Critics may reason out that in late capitalism, cultural product standardization is a result of technology. Adorno however argues that Technology is advanced by the power of “monopolies and great corporations, which bid production industries, and banks control the monopoly culture, which he says, are weak and dependent in comparison” (Horkheimer & Adorno, 1972), and this is the source of mass culture marketing, a sign of “distraction” that is related to capitalism- that has its main goal; to maximize profit. He emphasizes the impact of distraction when he says, “the tunes lull the listener to inattention” (Adorno, 1941).
Conclusion
In general, Adorno relates the natural theory of the cultural products and how it is evaluated.
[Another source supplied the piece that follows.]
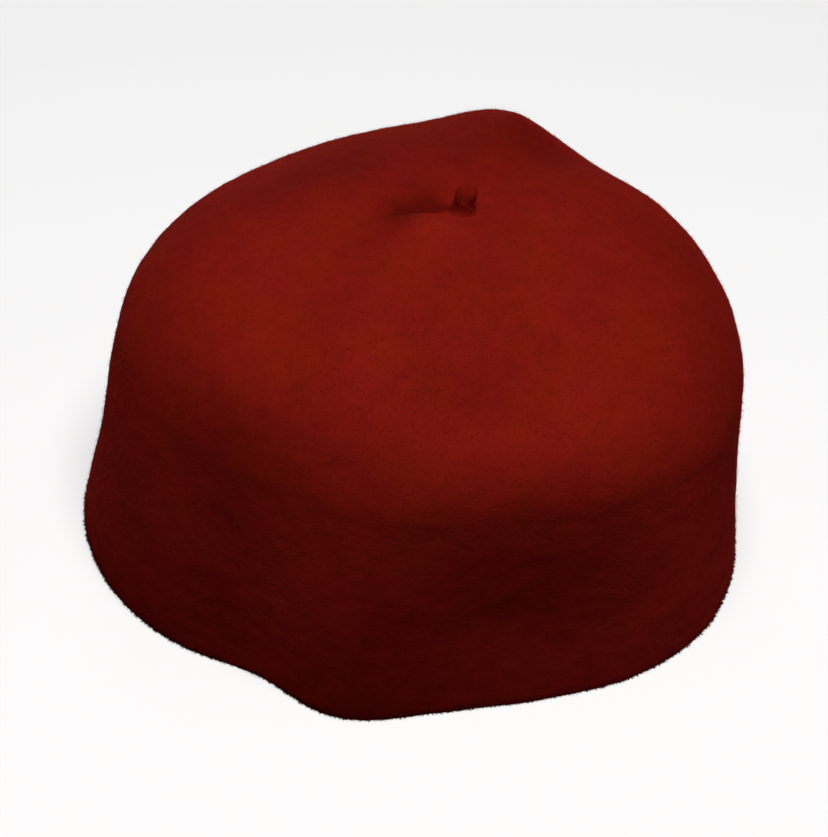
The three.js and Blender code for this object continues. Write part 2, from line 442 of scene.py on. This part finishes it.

How culture products are interchanged and standardized in the late capitalism and that this is meant to interchange the consumers, a concept that perpetuates through the use of art and creative approach to mass culture ideas, hence making the culture industry unreal because of its duplication to suit profit motives without gastro. He, therefore, advises modern consumers to learn to think critically and work on modern art and be unique in their production. Dedication in an artist will create special uniqueness hence leads to personal permanent growth and success.
Reference
Horkheimer, M. &Adorno,T. 1972. Dialectic of Enlightenment, New York: Herder & Herder.
Adorno, T. 1941. On Popular Music- Studies in Philosophy and Social Sciences Vol. IX, No. 1, pp. 17-18.
Adorno, T. 2001. The Culture Industry (Ed), New York, Routledge.